Of course G has no proof to support these claims. It could just be that the horse has eaten something that didn’t agree with it. But village gossip being what it is, such a scandal as a equine poisoner at large, will no doubt keep tongues wagging for some time.

Brierley Village Gossip

Imagine if you will a neighbour. An elderly neighbour of about 74. An elderly 74 year old neighbour who is widowed.

Then imagine noticing that same neighbour recieves nightly visits from a mysterious man whom she makes no mention of in idle chit chat.

Now imagine the same man arriving everytime under the cover of darkness. Rolling his car in neutral down the hill that is the private lane out the back. Rolling the car in neutral with no lights on.

Finally imagine the same man leaving very late at night. Again under the cover of darkness and again by rolling his car down the hill in neutral…..

What must the neighbours think?

Christa Ackroyd

No need to adjust your colour balance here.

Us neighbours. Our neighbours are a funny old bunch.

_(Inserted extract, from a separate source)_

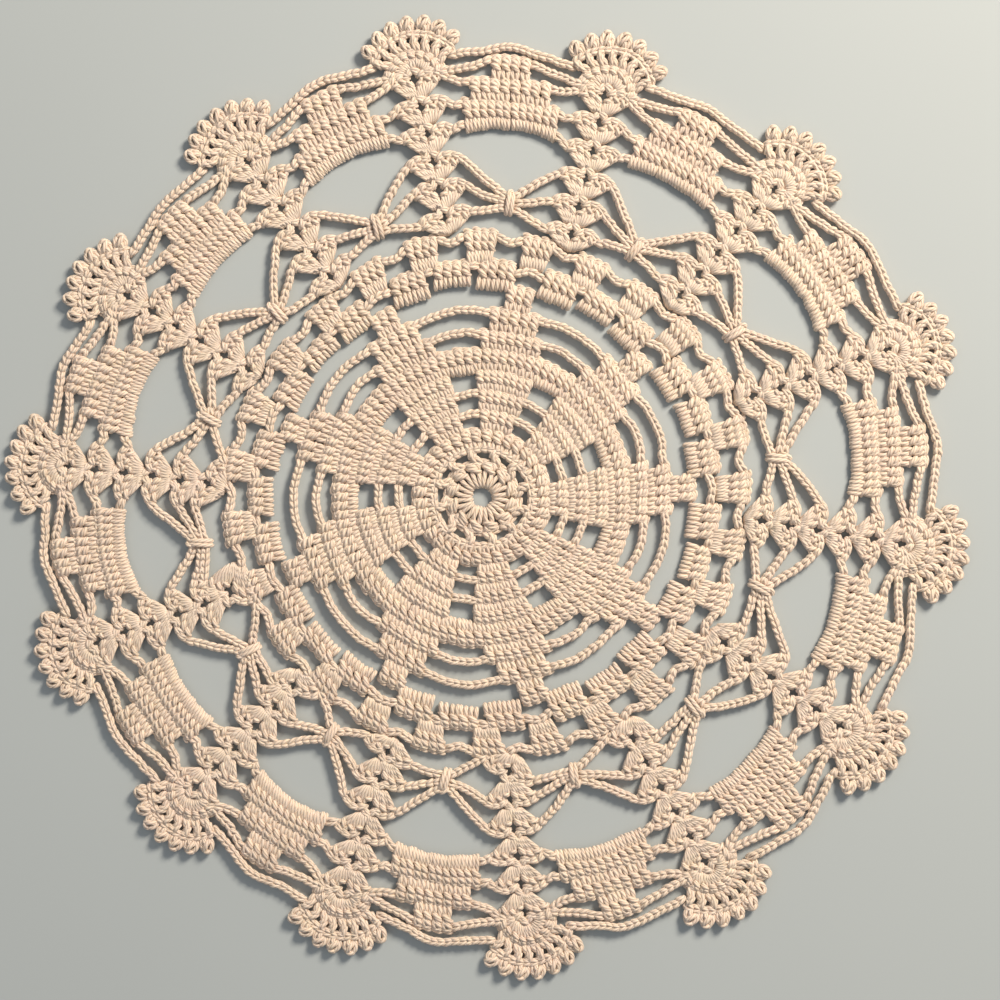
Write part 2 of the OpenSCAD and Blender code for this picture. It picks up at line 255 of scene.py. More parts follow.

When we moved into our house from Liverpool last August they were all over us, offering us help and kindly advice and hinting at long standing unwritten communal rules like You don’t park there because Mrs So-and-so likes to brush her hair there on a Thursday or Mr Thingy likes to have the gate closed to the tune of the Dambusters on a Friday except in October when he prefers it covering in weasel fur. As the months have passed I’ve noticed how they each have their own little feuds, tollerations and dislikes for one another and how each are as two faced and as bitchy as a room full of stereotypical switchboard operators from the seventies.